5. Linear Configuration Thinking
- Explanation: Writing configurations that read like sequential scripts rather than graph definitions. This limits the ability to reuse streams or create efficient topologies.
- Fix: Design the pipeline as a graph first. Identify stream IDs, map connections, and then write the configuration. Visualize the DAG to ensure all paths are valid and acyclic.
6. Misunderstanding Sink Subscription Limits
- Explanation: Assuming a sink can only consume one stream because the DSL often shows a single input. This prevents leveraging fan-in capabilities.
- Fix: Review sink documentation for multi-input support. Configure
plugin_input as a list to subscribe to multiple streams. Verify that the sink connector supports concurrent stream consumption.
7. Runtime Schema Validation Surprises
- Explanation: Developers accustomed to SQL's compile-time checks are surprised when schema errors occur during job execution.
- Fix: Implement pre-flight schema validation in CI/CD pipelines. Use SeaTunnel's schema discovery features to verify compatibility before deployment. Monitor runtime logs for schema mismatch exceptions.
Production Bundle
Action Checklist
Decision Matrix
| Scenario | Recommended Approach | Why | Cost Impact |
|---|
| Merge multiple sources to one sink | Fan-in DAG with schema-aligned streams | Reduces sink connections and simplifies write path | Low infrastructure cost; higher CPU for merge |
| Fan-out single source to multiple sinks | Fan-out DAG with shared plugin_output | Decouples consumers; allows different formats | Minimal overhead; scales with sink count |
| Require relational join logic | Transform plugin with SQL JOIN | SeaTunnel merge is append-only; join requires key matching | Higher compute cost in transform phase |
| Schema mismatch between sources | Transform plugin for casting/mapping | Ensures runtime compatibility; prevents pipeline failure | Moderate transform overhead |
| Real-time aggregation needs | Streaming mode with parallel sinks | Low latency; continuous processing | Higher resource usage; requires cluster tuning |
Configuration Template
This template provides a robust starting point for a fan-in pipeline with schema governance.

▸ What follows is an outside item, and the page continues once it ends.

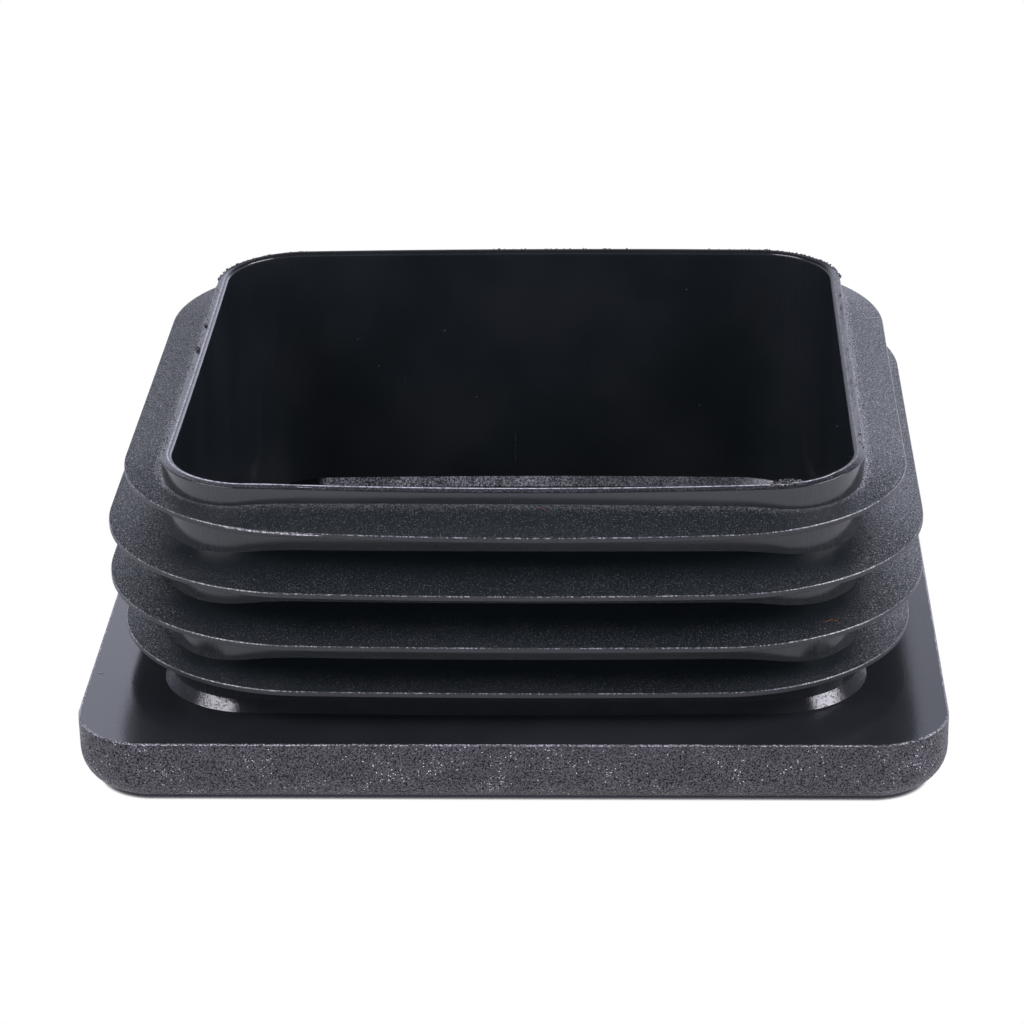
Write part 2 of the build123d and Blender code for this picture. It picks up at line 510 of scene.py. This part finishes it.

It includes environment settings, explicit stream naming, transform-based alignment, and a multi-input sink.
env {
execution.parallelism = 8
job.mode = "STREAMING"
checkpoint.interval = 10000
}
source {
KafkaSource {
bootstrap_servers = "kafka-cluster:9092"
topic = "user_activity"
plugin_output = "kafka_activity_stream"
schema {
fields {
user_id = "string"
action = "string"
timestamp = "timestamp"
metadata = "string"
}
}
}
JdbcSource {
url = "jdbc:postgresql://postgres:5432/events"
table = "system_events"
plugin_output = "pg_events_stream"
schema {
fields {
user_id = "string"
action = "string"
timestamp = "timestamp"
metadata = "string"
}
}
}
}
transform {
Sql {
plugin_input = ["kafka_activity_stream", "pg_events_stream"]
plugin_output = "normalized_event_stream"
query = """
SELECT
user_id,
action,
timestamp,
metadata
FROM
normalized_event_stream
WHERE
user_id IS NOT NULL
"""
}
}
sink {
ElasticsearchSink {
hosts = ["es-node:9200"]
index = "events-index"
plugin_input = ["normalized_event_stream"]
schema {
fields {
user_id = "string"
action = "string"
timestamp = "timestamp"
metadata = "string"
}
}
}
}
Quick Start Guide
- Install SeaTunnel: Deploy the SeaTunnel engine and connectors for your sources and sinks. Ensure the cluster is configured for streaming execution.
- Define Sources with Outputs: Create source configurations for each data origin. Assign unique
plugin_output IDs to each source to generate named streams.
- Configure Sink Subscriptions: Set up sink configurations with
plugin_input listing the stream IDs to consume. Verify schema compatibility between streams.
- Add Transform if Needed: If schemas require alignment, insert a Transform plugin between sources and sinks to normalize fields and enforce contracts.
- Execute and Validate: Run the pipeline in a test environment. Monitor logs for schema validation errors and verify that data from all sources appears in the sink. Adjust parallelism and checkpoint settings based on throughput requirements.